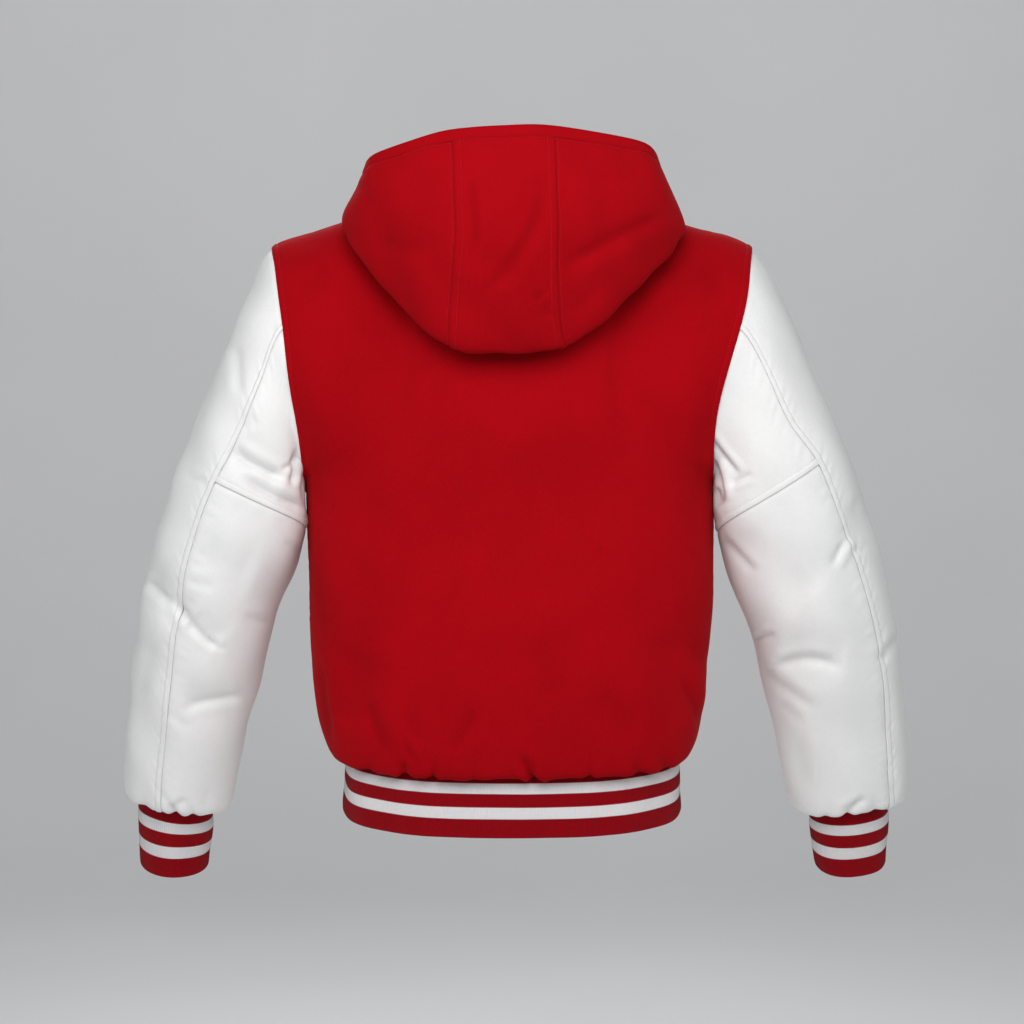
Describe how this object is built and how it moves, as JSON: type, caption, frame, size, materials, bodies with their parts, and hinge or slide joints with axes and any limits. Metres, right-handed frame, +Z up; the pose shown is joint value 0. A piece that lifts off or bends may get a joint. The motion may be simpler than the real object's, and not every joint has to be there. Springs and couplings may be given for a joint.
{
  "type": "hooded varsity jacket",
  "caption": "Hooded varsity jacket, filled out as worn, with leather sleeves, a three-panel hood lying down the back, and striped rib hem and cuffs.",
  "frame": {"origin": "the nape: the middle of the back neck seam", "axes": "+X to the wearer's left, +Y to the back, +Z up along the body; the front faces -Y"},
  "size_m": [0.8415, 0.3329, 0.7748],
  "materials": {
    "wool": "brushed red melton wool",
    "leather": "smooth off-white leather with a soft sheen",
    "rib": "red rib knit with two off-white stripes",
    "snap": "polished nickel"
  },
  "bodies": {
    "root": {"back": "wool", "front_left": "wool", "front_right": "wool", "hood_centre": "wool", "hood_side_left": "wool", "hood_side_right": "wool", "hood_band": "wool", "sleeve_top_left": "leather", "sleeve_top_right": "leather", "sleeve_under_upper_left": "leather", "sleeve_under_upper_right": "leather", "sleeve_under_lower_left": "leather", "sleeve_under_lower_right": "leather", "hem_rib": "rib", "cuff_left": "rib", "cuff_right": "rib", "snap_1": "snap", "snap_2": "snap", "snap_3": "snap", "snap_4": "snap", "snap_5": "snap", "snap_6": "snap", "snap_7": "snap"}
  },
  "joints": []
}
====
WORK REQUIRED: Reproduce all of the data exactly as given.

FINISHED TASK:
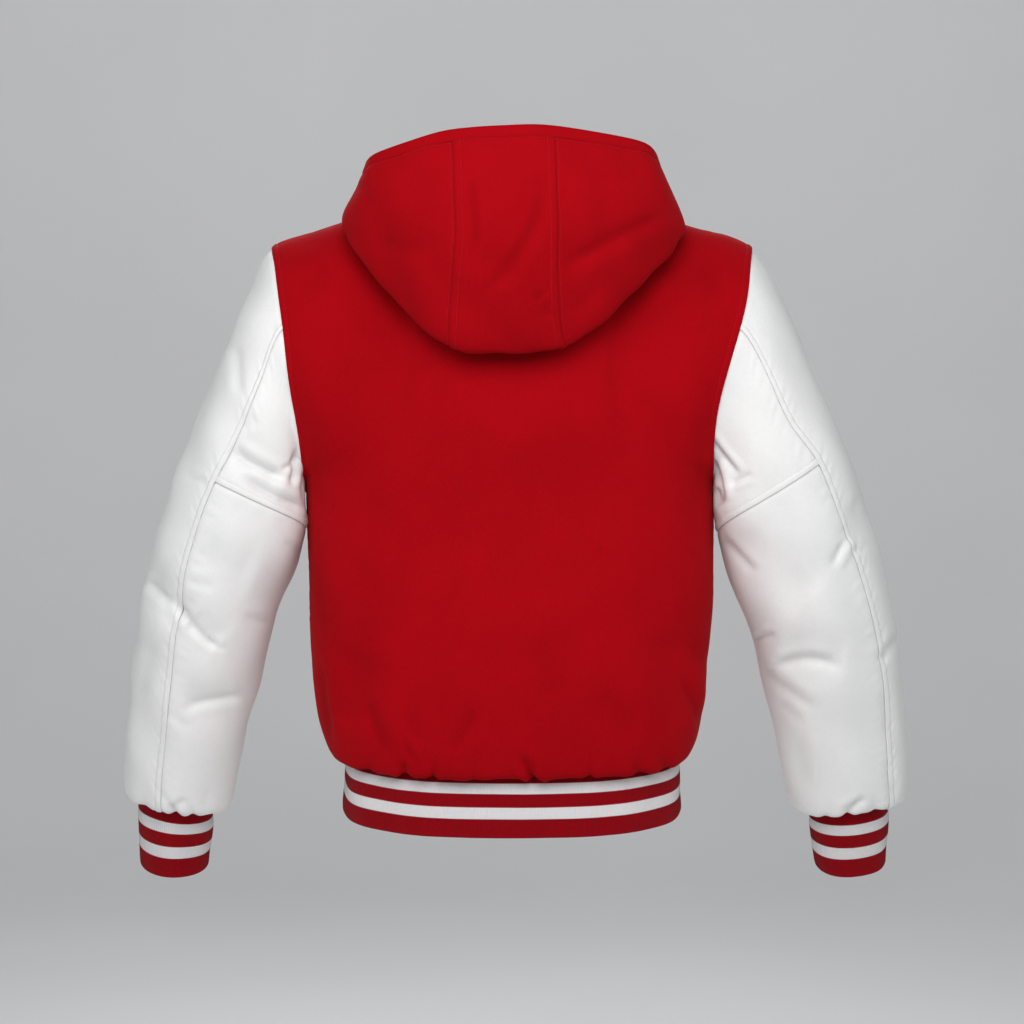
Describe how this object is built and how it moves, as JSON: type, caption, frame, size, materials, bodies with their parts, and hinge or slide joints with axes and any limits. Metres, right-handed frame, +Z up; the pose shown is joint value 0. A piece that lifts off or bends may get a joint. The motion may be simpler than the real object's, and not every joint has to be there. Springs and couplings may be given for a joint.
{
  "type": "hooded varsity jacket",
  "caption": "Hooded varsity jacket, filled out as worn, with leather sleeves, a three-panel hood lying down the back, and striped rib hem and cuffs.",
  "frame": {"origin": "the nape: the middle of the back neck seam", "axes": "+X to the wearer's left, +Y to the back, +Z up along the body; the front faces -Y"},
  "size_m": [0.8415, 0.3329, 0.7748],
  "materials": {
    "wool": "brushed red melton wool",
    "leather": "smooth off-white leather with a soft sheen",
    "rib": "red rib knit with two off-white stripes",
    "snap": "polished nickel"
  },
  "bodies": {
    "root": {"back": "wool", "front_left": "wool", "front_right": "wool", "hood_centre": "wool", "hood_side_left": "wool", "hood_side_right": "wool", "hood_band": "wool", "sleeve_top_left": "leather", "sleeve_top_right": "leather", "sleeve_under_upper_left": "leather", "sleeve_under_upper_right": "leather", "sleeve_under_lower_left": "leather", "sleeve_under_lower_right": "leather", "hem_rib": "rib", "cuff_left": "rib", "cuff_right": "rib", "snap_1": "snap", "snap_2": "snap", "snap_3": "snap", "snap_4": "snap", "snap_5": "snap", "snap_6": "snap", "snap_7": "snap"}
  },
  "joints": []
}